On 03/16/19 17:21, Tom Lane wrote:
> Chapman Flack <chap@anastigmatix.net> writes:
>> On 03/16/19 16:55, Tom Lane wrote:
>>> What do you think of the idea I just posted about parsing off the DOCTYPE
>>> thing for ourselves, and not letting libxml see it?
>
>> The principled way of doing that would be to pre-parse to find a DOCTYPE,
>> and if there is one, leave it there and parse the input as we do for
>> 'document'. Per XML, if there is a DOCTYPE, the document must satisfy
>> the 'document' syntax requirements, and per SQL/XML:2006-and-later,
>> 'content' is a proper superset of 'document', so if we were asked for
>> 'content' and can successfully parse it as 'document', we're good,
>> and if we see a DOCTYPE and yet it incurs a parse error as 'document',
>> well, that's what needed to happen.
>
> Hm, so, maybe just
>
> (1) always try to parse as document. If successful, we're done.
>
> (2) otherwise, if allowed by xmloption, try to parse using our
> current logic for the CONTENT case.
What I don't like about that is that (a) the input could be
arbitrarily long and complex to parse (not that you can't imagine
a database populated with lots of short little XML snippets, but
at the same time, a query could quite plausibly deal in yooge ones),
and (b), step (1) could fail at the last byte of the input, followed
by total reparsing as (2).
I think the safer structure is clearly that of the current patch,
modulo whether the "has a DOCTYPE" test is done by libxml itself
(with the assumptions you don't like) or by a pre-scan.

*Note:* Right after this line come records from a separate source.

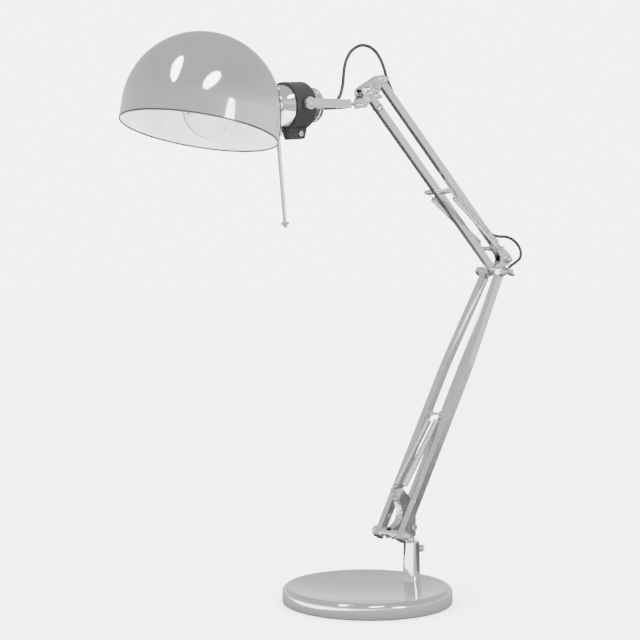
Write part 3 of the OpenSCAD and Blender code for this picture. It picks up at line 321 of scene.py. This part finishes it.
def spun(profile, steps, place, name, slot, smooth_angle=40):
    """A round piece from an outline of (radius, height) points in millimetres, turned about its Z axis."""
    tool = bmesh.new()
    outline = [tool.verts.new((r * MM, 0, z * MM)) for r, z in profile]
    edges = [tool.edges.new(pair) for pair in zip(outline, outline[1:])]
    bmesh.ops.spin(tool, geom=outline + edges, cent=(0, 0, 0), axis=(0, 0, 1), dvec=(0, 0, 0),
                   angle=math.tau, steps=steps, use_merge=True)
    bmesh.ops.remove_doubles(tool, verts=tool.verts, dist=2e-6)
    bmesh.ops.recalc_face_normals(tool, faces=tool.faces)
    bmesh.ops.transform(tool, matrix=place, verts=tool.verts)
    return finished(tool, name, slot, smooth_angle)


def arc(cx, cz, radius, start, end, count):
    """Points of an arc in an outline, in millimetres; angles in degrees from the +r direction."""
    return [(cx + radius * math.cos(math.radians(start + (end - start) * i / count)),
             cz + radius * math.sin(math.radians(start + (end - start) * i / count)))
            for i in range(count + 1)]


def softened(node, width=0.3, segments=2, limit=35):
    """A merged copy of a node whose hard edges are rounded off, as folded or turned metal has them."""
    slot = SLOT_OF[node]
    tool = bmesh.new()
    tool.from_mesh(frame["nodes"][node].data)
    bmesh.ops.remove_doubles(tool, verts=tool.verts, dist=2e-6)
    bmesh.ops.dissolve_limit(tool, angle_limit=math.radians(0.6), verts=tool.verts, edges=tool.edges)
    piece = finished(tool, node + "_soft", slot, limit)
    edge = piece.modifiers.new("worn_edges", "BEVEL")
    edge.width = width * MM
    edge.segments = segments
    edge.limit_method = "ANGLE"
    edge.angle_limit = math.radians(limit)
    edge.use_clamp_overlap = True
    edge.harden_normals = True
    return settle(piece, node)


def cut(piece, cutter):
    """Takes the cutter's shape out of a piece, for good."""
    hole = piece.modifiers.new("hole", "BOOLEAN")
    hole.operation = "DIFFERENCE"
    hole.solver = "EXACT"
    hole.object = cutter
    result = bpy.data.meshes.new_from_object(piece.evaluated_get(bpy.context.evaluated_depsgraph_get()))
    piece.modifiers.clear()
    old = piece.data
    piece.data = result
    bpy.data.meshes.remove(old)
    bpy.data.objects.remove(cutter)
    return piece


def wire(points, diameter, name, slot, sides=8, cyclic=False):
    """A round wire or tube along points, as a closed mesh."""
    curve = bpy.data.curves.new(name, "CURVE")
    curve.dimensions = "3D"
    spline = curve.splines.new("POLY")
    spline.points.add(len(points) - 1)
    for vertex, point in zip(spline.points, points):
        vertex.co = (*point, 1)
    spline.use_cyclic_u = cyclic
    curve.bevel_depth = diameter * MM / 2
    curve.bevel_resolution = (sides - 4) // 2
    curve.use_fill_caps = True
    holder = bpy.data.objects.new(name + "_line", curve)
    bpy.context.scene.collection.objects.link(holder)
    mesh = bpy.data.meshes.new_from_object(holder.evaluated_get(bpy.context.evaluated_depsgraph_get()))
    bpy.data.objects.remove(holder)
    tool = bmesh.new()
    tool.from_mesh(mesh)
    bpy.data.meshes.remove(mesh)
    bmesh.ops.remove_doubles(tool, verts=tool.verts, dist=1e-6)
    bmesh.ops.recalc_face_normals(tool, faces=tool.faces)
    return finished(tool, name, slot, 60)


def smooth_line(points, pieces):
    """A smooth line through given points, with a number of steps between each two."""
    ends = [points[0] * 2 - points[1], *points, points[-1] * 2 - points[-2]]
    line = []
    for a, b, c, d in zip(ends, ends[1:], ends[2:], ends[3:]):
        for step in range(pieces):
            t = step / pieces
            line.append(0.5 * (2 * b + (c - a) * t + (2 * a - 5 * b + 4 * c - d) * t * t
                               + (3 * b - a - 3 * c + d) * t ** 3))
    line.append(points[-1])
    return line


def turn_frame(origin, axis, up=Vector((0, 1, 0))):
    """A matrix that puts a piece made about Z onto an axis through a point."""
    z = axis.normalized()
    x = up.cross(z).normalized()
    y = z.cross(x)
    rotation = Matrix((x, y, z)).transposed().to_4x4()
    return Matrix.Translation(origin) @ rotation


# ---------------------------------------------------------------- leads

def in_upper(p, q):
    return ELBOW_REAR + UPPER_UP * q * MM + UPPER_BACK * p * MM


def in_lower(p, q):
    return LOW_REAR + LOWER_UP * q * MM + LOWER_BACK * p * MM


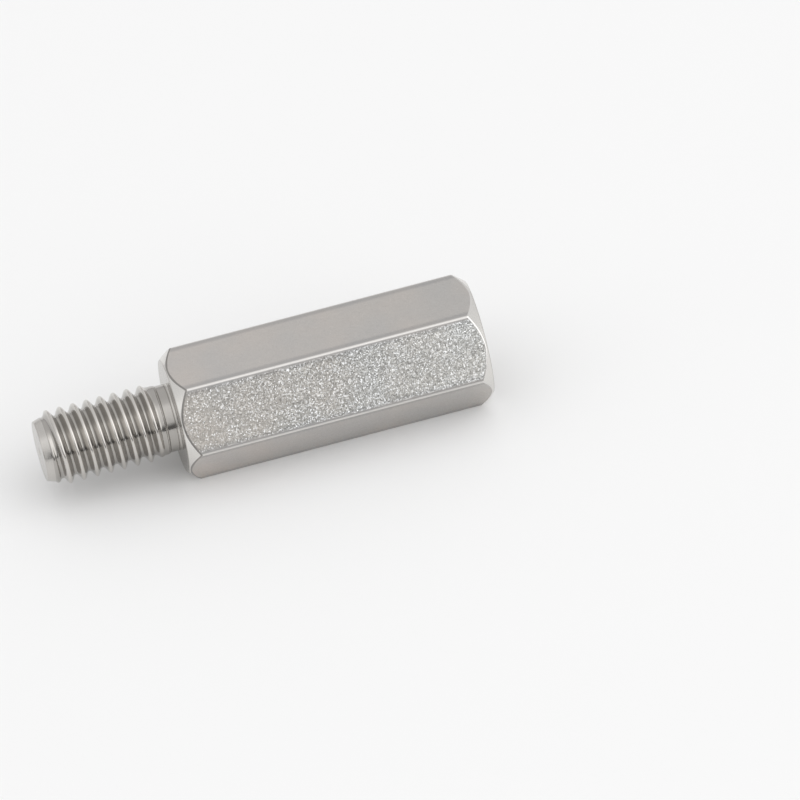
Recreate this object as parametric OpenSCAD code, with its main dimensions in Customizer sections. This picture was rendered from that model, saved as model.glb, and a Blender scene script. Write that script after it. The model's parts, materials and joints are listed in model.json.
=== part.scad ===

So the current structure is:
restart:
asked for document?
parse as document, or fail
else asked for content:
parse as content
failed?
because DOCTYPE? restart as if document
else fail
and a pre-scan structure could be very similar:
restart:
asked for document?
parse as document, or fail
else asked for content:
pre-scan finds DOCTYPE?
restart as if document
else parse as content, or fail
The pre-scan is a simple linear search and will ordinarily say yes or no
within a couple dozen characters--you could *have* an input with 20k of
leading whitespace and comments, but it's hardly the norm. Just trying to
parse as 'document' first could easily parse a large fraction of the input
before discovering it's followed by something that can't follow a document
element.
Regards,
-Chap